小学校の同級生で、筋ジストロフィーという病気を患っていた子がいた。筋ジストロフィーというのは全身の筋肉がだんだん硬く、動かしにくくなっていって、しまいには呼吸することも難しくなってしまう病気だ。小学校の先生はそう説明していた。

 彼は僕の小学校にいつだか転校して来たのだが、その時点でもう歩くことはできなくなっていた。車椅子を自分で押すこともできず、電動車椅子に乗っていた。

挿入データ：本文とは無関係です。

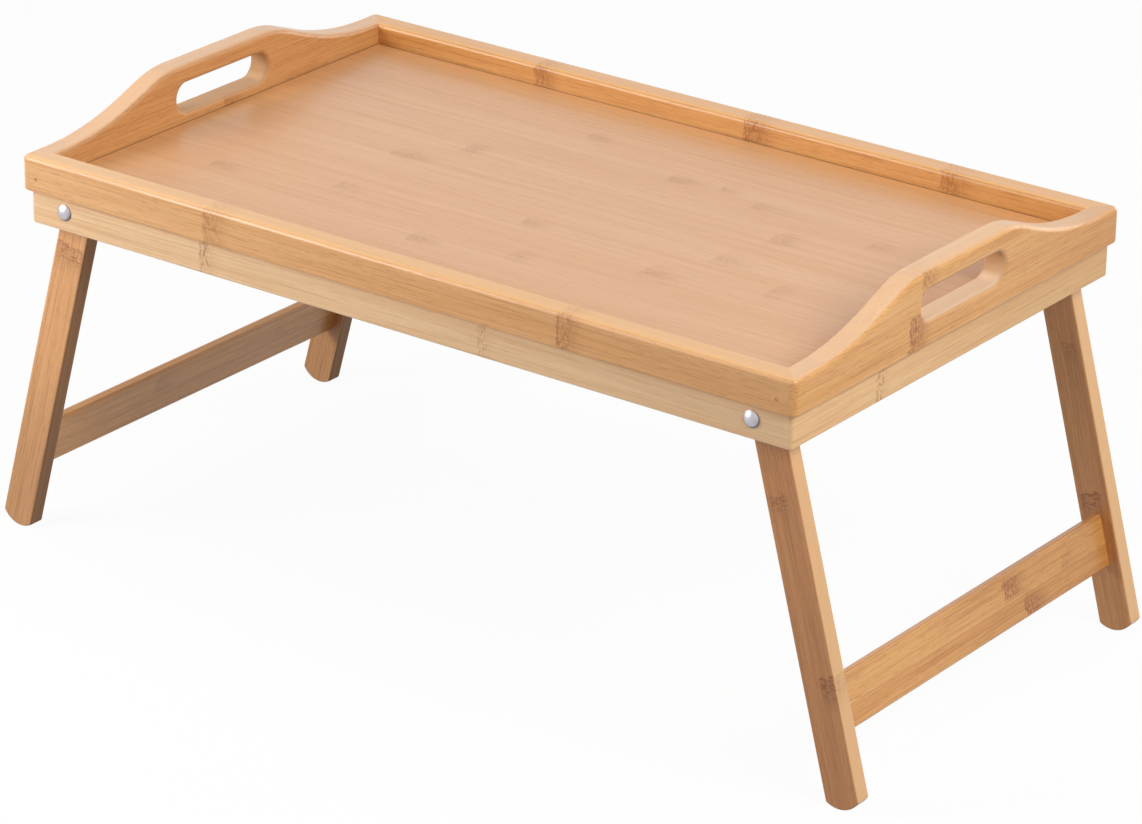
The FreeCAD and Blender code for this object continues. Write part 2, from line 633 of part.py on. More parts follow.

 先生が言うには、筋ジストロフィーはどんどん進行していくそうだ。小学校の時点で電動車椅子の操作のための手首から先と、あとは顔くらいしか動かせなかった彼は、おそらく中学生くらいで寝たきりになって、そして数年で死んでしまうのではないだろうか。僕はそんなことを先生の話を聞きながら考えていた。

 だから、僕は彼にうんと親切にしようと思った。休み時間になったら彼に困っていることはないか聞き、一緒におしゃべりをした。彼に一番親切にしているのは自分だ、そう思っていた。

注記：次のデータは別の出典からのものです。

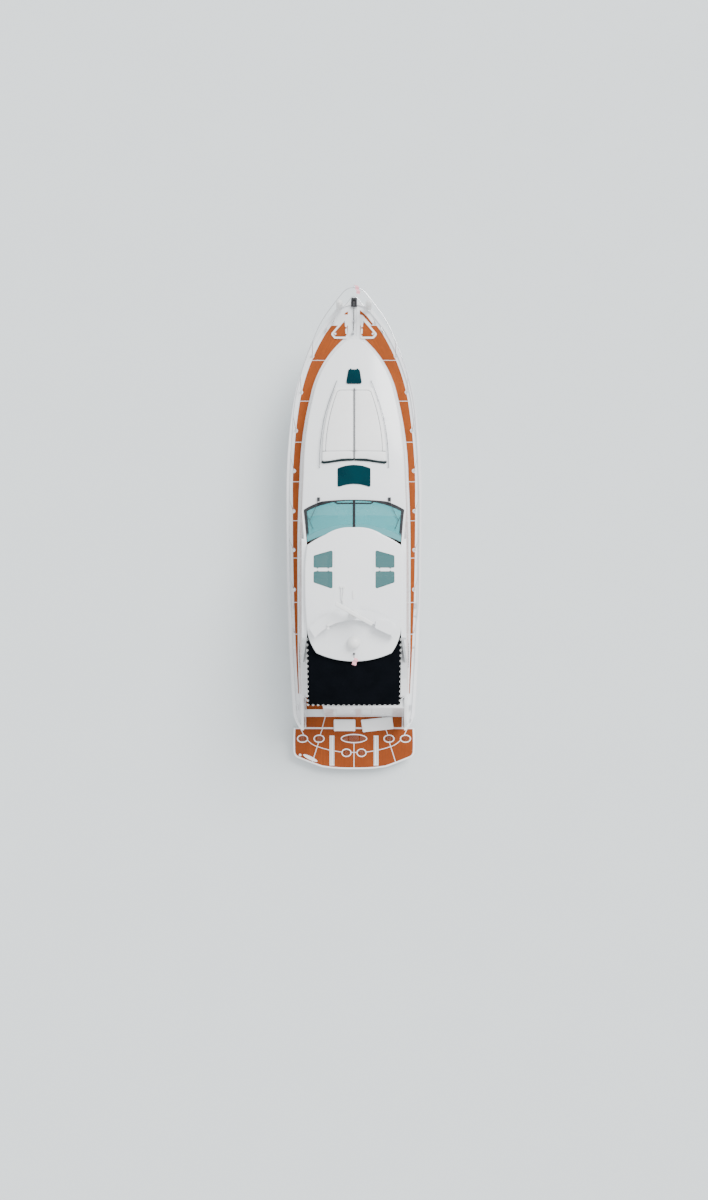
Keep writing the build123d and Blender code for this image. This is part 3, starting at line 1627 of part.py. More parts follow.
def transom_x_at(z):
    # The sloping after face of the transom moulding
    share = (z - transom_foot_z) / (transom_top_z - transom_foot_z)
    return transom_foot_x + share * (transom_top_x - transom_foot_x)


def door_hinge():
    # The door's hinge line lies on the moulding's face, just above the opening
    slope = atan2(transom_top_z - transom_foot_z, transom_top_x - transom_foot_x)
    z = locker_high_z + door_barrel
    out = door_barrel + seat_gap
    return Vector(transom_x_at(z) - out * sin(slope), 0, z + out * cos(slope))


def make_door():
    low, high = locker_low_z + lid_gap, locker_high_z - lid_gap
    low_x, high_x = transom_x_at(low), transom_x_at(high)
    points = ((low_x, low), (high_x, high), (high_x + door_thick, high), (low_x + door_thick, low))
    door = side_profile(points, -locker_half + lid_gap, locker_half - lid_gap)
    hinge = door_hinge()
    leaf_low = high - 50
    leaf_x = transom_x_at(leaf_low)
    leaf = ((hinge.X, hinge.Z), (leaf_x - 8, leaf_low), (leaf_x + 1, leaf_low), (transom_x_at(high) + 1, high),
            (hinge.X + 6, hinge.Z - 6))
    for y in (-door_hinge_y, 0, door_hinge_y):
        door += rod((hinge.X, y - 40, hinge.Z), (hinge.X, y + 40, hinge.Z), 2 * door_barrel)
        door += side_profile(leaf, y - 38, y + 38)
    return door


def make_sole():
    return block(well_aft_x + 1, well_fore_x - 1, -well_half + 1, well_half - 1, sole_z - sole_thick, sole_z)


def make_engines():
    length, width, high = engine_size
    x, y = engine_place
    return [block(x - length / 2, x + length / 2, side * (y - width / 2), side * (y + width / 2),
                  engine_seat_z, engine_seat_z + high) for side in (1, -1)]


def shaft_frame(side):
    return Pos(prop_x, side * prop_y, prop_z) * Rot(0, -shaft_angle, 0)


def make_propeller(side):
    hub = fillet((Rot(0, 90, 0) * Cylinder(hub_radius, hub_long)).edges(), hub_round)
    hub += Pos(shaft_length / 2, 0, 0) * Rot(0, 90, 0) * Cylinder(shaft_radius, shaft_length)
    centre, long_half, wide_half = (share * prop_radius for share in blade_shares)
    outline = Pos(centre, 0, 0) * Ellipse(long_half, wide_half)
    blade = Rot(0, 0, side * blade_turn) * Rot(0, 90, 0) * extrude(outline, blade_half_thick, both=True)
    for i in range(blade_count):
        hub += Rot(360 / blade_count * i, 0, 0) * blade
    return shaft_frame(side) * hub


def make_struts():
    # The bracket that carries each shaft just forward of its propeller
    struts = []
    for side in (1, -1):
        x, y, z = prop_x + strut_x, side * prop_y, prop_z + strut_x * tan(radians(shaft_angle))
        barrel = shaft_frame(side) * Pos(strut_x, 0, 0) * Rot(0, 90, 0) * Cylinder(barrel_radius, hub_long)
        bore = shaft_frame(side) * Pos(strut_x, 0, 0) * Rot(0, 90, 0) * Cylinder(
            shaft_radius + shaft_clearance, 400)
        leg = Pos(x, y, z) * extrude(Ellipse(*strut_half), 700)
        struts.append((barrel + leg) - bore - hull_body())
    return struts


def make_rudder(side):
    foil = Ellipse(rudder_chord / 2, rudder_thick / 2)
    foot = Pos(rudder_x - rudder_aft_shift, side * rudder_y, rudder_top_z - rudder_high)
    blade = extrude(foot * foil, rudder_high)
    stock = Pos(rudder_x, side * rudder_y, rudder_top_z - 1) * Cylinder(
        stock_radius, stock_high, align=standing)
    return blade + stock


def wheel_axis():
    # The wheel's centre and the way its column points, in side view
    tilt = radians(wheel_tilt)
    return Vector(wheel_x, helm_y, wheel_z), Vector(-sin(tilt), 0, cos(tilt))


def make_wheel():
    ring = Torus(wheel_radius, wheel_tube)
    ring += Pos(0, 0, -wheel_column / 2) * Cylinder(wheel_hub, wheel_column + 2 * wheel_tube)
    for i in range(wheel_spokes):
        spoke = Pos(wheel_radius / 2, 0, 0) * Box(wheel_radius, spoke_wide, spoke_thick)
        ring += Rot(0, 0, 360 / wheel_spokes * i) * spoke
    centre, _ = wheel_axis()
    return Pos(*centre) * Rot(0, -wheel_tilt, 0) * ring


def make_console():
    centre, out = wheel_axis()
    along = Vector(out.Z, 0, -out.X)
    face = centre - out * (wheel_column + wheel_tube + seat_gap)
    upper, lower = face + along * console_face[0], face - along * console_face[1]
    profile = ((roof_aft_x - 2, sole_z), (roof_aft_x - 2, console_high_z),
               (upper.X + console_brow[0], upper.Z + console_brow[1]), (upper.X, upper.Z), (lower.X, lower.Z),
               (lower.X + console_knee[0], lower.Z + console_knee[1]), (lower.X + console_foot, sole_z))
    return side_profile(profile, -console_half, console_half)


def furniture(row, low):
    aft, fore, y0, y1, top = row
    return block(aft, fore, y0, y1, low, top)


def make_helm_seat():
    # Twin seat on a plinth, the backrest split in the middle
    seat = fillet(furniture(helm_squab, helm_plinth[4]).edges(), helm_squab_round)
    body = furniture(helm_plinth, sole_z + seat_gap) + seat
    aft, fore, low, high = helm_back
    for y0, y1 in helm_back_spans:
        body += fillet(block(aft, fore, y0, y1, low, high).edges(), helm_back_round)
    return body


def make_settee():
    body = furniture(settee_base, sole_z + seat_gap)
    body += fillet(furniture(settee_back, settee_base[4]).edges().filter_by(Axis.Z), settee_back_round)
    return body + fillet(furniture(settee_squab, settee_base[4] - squab_sunk).edges(), squab_round)


def make_bar():
    # Galley unit with its basin sunk in the top
    bar = fillet(furniture(bar_top, sole_z + seat_gap).edges().filter_by(Axis.Z), bar_round)
    aft, fore, y0, y1, floor = basin
    bowl = block(aft, fore, y0, y1, floor, bar_top[4] + 1)
    return bar - fillet(bowl.edges().filter_by(Axis.Z), basin_round)


def make_table():
    x, y, radius = table_leg
    low = sole_z + table_high
    leg = Pos(x, y, sole_z + seat_gap) * Cylinder(radius, table_high, align=standing)
    leaf = block(*table_leaf, low, low + table_thick)
    return leg + fillet(leaf.edges().filter_by(Axis.Z), table_round)


def make_aft_seat():
    aft, fore = seat_back_x + 1, seat_back_x + aft_seat_deep
    outer, inner = -well_half, transom_port_y - squab_sunk
    base = block(aft, fore, outer + furniture_gap, inner, sole_z + seat_gap, aft_seat_z)
    squab = block(aft, fore - squab_sunk, outer + furniture_gap + squab_sunk, inner - squab_sunk,
                  aft_seat_z - squab_sunk, aft_seat_z - squab_sunk + aft_squab_thick + squab_sunk)
    return base + fillet(squab.edges(), squab_round)


def make_cushions():
    # Two loose deck cushions lying on the fixed platform and over its seam
    low = platform_z + teak_thick + seat_gap
    return [prism(fillet(corner_face(corners).vertices(), cushion_corner), low, low + cushion_thick)
            for corners in cushion_corners]


def make_berth():
    return berth_space(berth_floor_z + seat_gap, berth_floor_z + berth_thick, berth_gap)


def save(name, shape):
    if isinstance(shape, (list, tuple)):
        shape = Compound(children=[Compound(children=list(item.solids())) for item in shape])
    export_step(shape, f"parts/{name}.step")


save("hull", make_hull())
save("deck", make_deck())
save("rub_rail", make_rub_rail())
save("teak_decking", make_teak())
save("coachroof", make_coachroof())
save("hatch_rim", make_hatch_rim())
save("foredeck_hatch", make_hatch_lid())
save("deck_skylight", make_skylight())
save("sunpad_port", make_sunpad(1))
save("sunpad_starboard", make_sunpad(-1))
save("grab_rails", make_grab_rails())
save("windscreen_frame", make_screen_frame())
save("windscreen_glass", make_screen_glass())
save("wipers", make_wipers())
save("cabin_sides", make_cabin_sides())
save("side_glass", make_side_glass())
save("hardtop", make_hardtop())
for side, word in ((1, "port"), (-1, "starboard")):
    save(f"roof_hatch_front_{word}", make_roof_hatch(True, side))
    save(f"roof_hatch_aft_{word}", make_roof_hatch(False, side))
    save(f"bow_locker_lid_{word}", make_locker_lid(side))
    save(f"propeller_{word}", make_propeller(side))
    save(f"rudder_{word}", make_rudder(side))
save("radar_wing", make_radar_wing())
pedestal, array = make_radar()
save("radar_pedestal", pedestal)
save("radar_array", array)
save("satellite_dome", make_dome())
save("roof_fittings", make_roof_fittings())
save("ensign_staff", make_ensign_staff())
save("awning", make_awning())
save("awning_frame", make_awning_frame())
save("guard_rails", make_rails())
save("fenders", make_fenders())
save("anchor_roller", make_roller())
save("windlass", make_windlass())
save("deck_fittings", make_deck_fittings())
save("swim_platform", make_platform())
save("platform_teak", make_platform_teak())
save("lift_arms", make_arms())
save("transom_moulding", make_transom())
save("transom_door", make_door())
save("cockpit_sole", make_sole())
save("engines", make_engines())
save("shaft_brackets", make_struts())
save("steering_wheel", make_wheel())
save("helm_console", make_console())
save("helm_seat", make_helm_seat())
save("settee", make_settee())
save("wet_bar", make_bar())
save("saloon_table", make_table())
save("aft_seat", make_aft_seat())
save("platform_cushions", make_cushions())
save("cabin_berth", make_berth())
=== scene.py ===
import json
import math

import bmesh
import bpy
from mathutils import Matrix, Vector
from mathutils.bvhtree import BVHTree


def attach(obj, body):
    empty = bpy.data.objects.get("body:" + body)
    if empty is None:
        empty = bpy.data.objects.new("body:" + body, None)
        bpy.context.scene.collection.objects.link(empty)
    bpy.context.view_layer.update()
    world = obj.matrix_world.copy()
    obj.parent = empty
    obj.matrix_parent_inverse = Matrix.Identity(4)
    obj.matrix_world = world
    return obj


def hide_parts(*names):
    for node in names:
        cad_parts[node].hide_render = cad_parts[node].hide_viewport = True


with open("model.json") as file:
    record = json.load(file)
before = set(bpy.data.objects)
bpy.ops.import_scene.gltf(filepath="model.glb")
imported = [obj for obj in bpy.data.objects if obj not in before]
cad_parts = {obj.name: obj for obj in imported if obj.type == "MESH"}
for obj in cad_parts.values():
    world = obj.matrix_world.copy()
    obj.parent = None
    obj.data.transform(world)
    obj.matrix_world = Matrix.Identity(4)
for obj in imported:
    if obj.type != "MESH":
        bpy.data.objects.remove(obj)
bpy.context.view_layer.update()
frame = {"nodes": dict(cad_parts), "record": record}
nodes = frame["nodes"]
slotOf = {part["node"]: part["material_slot"] for part in frame["record"]["subparts"]}
bodyOf = {name: body for body, members in frame["record"]["behaviour"]["bodies"].items()
          for name in members}
print("frame loaded:", len(nodes), "nodes")


# Shared shader groups

toneShape = {
    "detail": 5.0, "roughness": 0.55, "patch": (0.35, 0.65),
    "fineShare": 9.0, "fineDetail": 3.0, "fine": (0.3, 0.7),
}
# dipShade: how much painted shade the dips between threads take
weaveShape = {"fibres": 260.0, "fibreDetail": 2.0, "threadShare": 0.5, "dipShade": 0.82}
plankShape = {
    # half width of the deck edge as a polynomial of x, highest power first
    "edge": (-1.937e-05, -0.0002214, -0.0006491, -0.004826, 0.007908, 2.248),
    "along": 2.2, "across": 60.0, "scale": 2.0, "detail": 6.0, "roughness": 0.6, "grainHigh": 0.25,
}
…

 ある夏休み明けの日、彼が同級生の奥原君に旅行のお土産を渡しているのを見た。僕はすごく驚いた。なぜなら、奥原君はお世辞にも彼に親切にしていたとは言えず、むしろいじめているようにも見えたからだ。彼の電動車椅子で遊び、彼を助けるどころかからかっていた。

 僕は驚いたあと、疑問、それからうっすらとした怒りの気持ちを覚えた。なぜ親切にした僕がお土産をもらわず、奥原君はもらえたのか?なぜ彼は奥原君と楽しそうに話しているのか?当時は全然わからなかった。

 

 僕は今23歳なので、もし筋ジストロフィーが僕の思った通りに進んでいるならば、彼はすでに寝たきりか、亡くなっているだろう。

 そんな今、彼と奥原君の間の友情について思う。

 彼は生まれてからずっと「病気の子」「かわいそうな子」として生きてきた。僕の小学校でも例外ではなかったはずだ。先生も同級生に「彼に親切にしなさい」と指導していた。彼の両親もそうだっただろう。自分たちよりも早く死ぬ運命にある我が子を叱りとばしたりはできなかったはずだ。

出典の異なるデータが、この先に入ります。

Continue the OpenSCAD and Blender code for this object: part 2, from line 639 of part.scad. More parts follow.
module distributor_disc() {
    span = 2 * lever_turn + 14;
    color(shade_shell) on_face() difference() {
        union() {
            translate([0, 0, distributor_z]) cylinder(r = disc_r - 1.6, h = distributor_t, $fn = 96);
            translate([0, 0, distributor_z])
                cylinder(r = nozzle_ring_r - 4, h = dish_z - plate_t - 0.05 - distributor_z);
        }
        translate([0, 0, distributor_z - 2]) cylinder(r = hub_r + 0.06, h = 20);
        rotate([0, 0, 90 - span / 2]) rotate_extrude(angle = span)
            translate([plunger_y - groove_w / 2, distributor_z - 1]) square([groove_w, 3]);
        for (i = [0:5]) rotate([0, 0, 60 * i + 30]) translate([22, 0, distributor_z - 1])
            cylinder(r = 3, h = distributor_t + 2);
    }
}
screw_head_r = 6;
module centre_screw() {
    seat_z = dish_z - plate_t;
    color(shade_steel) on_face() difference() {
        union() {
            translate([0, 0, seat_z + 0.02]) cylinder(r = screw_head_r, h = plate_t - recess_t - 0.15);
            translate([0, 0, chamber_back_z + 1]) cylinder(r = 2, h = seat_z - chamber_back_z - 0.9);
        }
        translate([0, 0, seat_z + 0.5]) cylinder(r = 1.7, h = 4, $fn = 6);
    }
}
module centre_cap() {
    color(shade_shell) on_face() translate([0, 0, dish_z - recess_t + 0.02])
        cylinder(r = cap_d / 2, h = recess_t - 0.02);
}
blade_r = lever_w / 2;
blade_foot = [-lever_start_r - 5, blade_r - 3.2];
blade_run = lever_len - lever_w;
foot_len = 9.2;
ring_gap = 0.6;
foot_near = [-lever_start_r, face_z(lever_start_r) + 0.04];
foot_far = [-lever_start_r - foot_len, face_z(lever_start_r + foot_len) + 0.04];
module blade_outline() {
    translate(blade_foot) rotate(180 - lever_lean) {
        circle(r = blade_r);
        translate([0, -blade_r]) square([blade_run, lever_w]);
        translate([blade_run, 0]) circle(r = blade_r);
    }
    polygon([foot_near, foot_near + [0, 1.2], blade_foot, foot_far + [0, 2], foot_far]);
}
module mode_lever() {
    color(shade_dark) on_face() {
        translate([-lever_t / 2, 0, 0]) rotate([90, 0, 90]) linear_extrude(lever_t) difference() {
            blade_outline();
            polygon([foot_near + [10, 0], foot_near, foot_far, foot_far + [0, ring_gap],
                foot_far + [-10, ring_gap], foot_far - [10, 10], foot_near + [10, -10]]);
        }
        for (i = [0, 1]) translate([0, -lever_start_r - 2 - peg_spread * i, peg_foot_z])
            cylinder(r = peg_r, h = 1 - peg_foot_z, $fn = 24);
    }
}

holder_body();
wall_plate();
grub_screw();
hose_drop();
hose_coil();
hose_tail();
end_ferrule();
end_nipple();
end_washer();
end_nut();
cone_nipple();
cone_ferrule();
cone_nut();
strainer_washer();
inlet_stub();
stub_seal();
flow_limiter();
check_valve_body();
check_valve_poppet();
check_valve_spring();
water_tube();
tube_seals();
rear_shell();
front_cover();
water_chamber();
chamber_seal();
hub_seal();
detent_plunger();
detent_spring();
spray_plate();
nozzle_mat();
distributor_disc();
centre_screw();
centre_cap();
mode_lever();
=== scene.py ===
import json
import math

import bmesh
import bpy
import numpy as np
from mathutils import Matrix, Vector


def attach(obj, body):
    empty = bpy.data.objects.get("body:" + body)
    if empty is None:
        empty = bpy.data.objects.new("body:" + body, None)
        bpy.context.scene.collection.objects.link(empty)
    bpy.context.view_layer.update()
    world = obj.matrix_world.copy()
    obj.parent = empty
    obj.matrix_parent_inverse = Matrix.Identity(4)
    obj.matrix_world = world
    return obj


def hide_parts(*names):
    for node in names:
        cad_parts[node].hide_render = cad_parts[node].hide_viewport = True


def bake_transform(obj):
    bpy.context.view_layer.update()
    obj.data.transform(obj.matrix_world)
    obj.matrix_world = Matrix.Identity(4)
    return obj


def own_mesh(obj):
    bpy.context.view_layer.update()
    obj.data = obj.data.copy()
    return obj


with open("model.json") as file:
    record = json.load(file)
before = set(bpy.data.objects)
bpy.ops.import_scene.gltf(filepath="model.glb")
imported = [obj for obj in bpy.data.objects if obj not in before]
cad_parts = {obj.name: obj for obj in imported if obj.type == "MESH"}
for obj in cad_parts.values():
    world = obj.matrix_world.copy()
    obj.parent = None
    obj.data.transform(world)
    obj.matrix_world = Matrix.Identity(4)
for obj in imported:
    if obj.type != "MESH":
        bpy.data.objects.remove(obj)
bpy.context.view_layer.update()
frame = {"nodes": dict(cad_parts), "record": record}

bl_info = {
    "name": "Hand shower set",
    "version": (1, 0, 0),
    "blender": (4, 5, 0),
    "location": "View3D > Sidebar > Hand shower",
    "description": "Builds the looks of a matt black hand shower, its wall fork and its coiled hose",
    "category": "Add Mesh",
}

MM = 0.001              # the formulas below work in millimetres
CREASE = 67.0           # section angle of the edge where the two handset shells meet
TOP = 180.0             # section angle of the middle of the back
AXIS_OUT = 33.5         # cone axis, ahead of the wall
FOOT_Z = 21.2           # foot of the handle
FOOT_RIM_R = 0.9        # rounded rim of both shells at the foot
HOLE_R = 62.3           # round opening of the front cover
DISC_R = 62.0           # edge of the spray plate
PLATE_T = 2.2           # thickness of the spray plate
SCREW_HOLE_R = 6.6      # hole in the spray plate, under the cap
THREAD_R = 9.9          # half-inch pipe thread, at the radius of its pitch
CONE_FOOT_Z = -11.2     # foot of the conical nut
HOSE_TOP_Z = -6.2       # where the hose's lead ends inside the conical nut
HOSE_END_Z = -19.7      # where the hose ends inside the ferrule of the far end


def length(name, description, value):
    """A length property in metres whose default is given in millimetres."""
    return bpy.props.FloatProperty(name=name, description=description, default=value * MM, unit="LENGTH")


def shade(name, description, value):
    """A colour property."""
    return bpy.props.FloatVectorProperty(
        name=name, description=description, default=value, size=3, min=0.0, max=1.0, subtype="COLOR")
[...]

 つまり、彼には一緒にふざける友達も、それを叱る先生もいなかったのだ。親に小言を言われることもなかったし、近所の怖いおじさんに怯えることもなかったのだろう。

 彼はずっとそんな「普通」の小学生になることに憧れていたのだと思う。だから彼にとって一番一緒にいたい存在は僕ではなく、他のどの同級生でもなく、奥原君だったのだ。

 

 僕は当時の自分の「親切にしよう」という気持ちが間違っていたとは思わない。実際に彼に親切にしたとも思う。

 でも僕は、彼に親切にして「あげて」いただけだった。僕は自己満足の、虚栄心にみちた、かわいそうな子供だった。

 

 今はもう亡くなってしまっているかもしれない彼と、彼の一番の仲良しだった奥原君との友情を思う。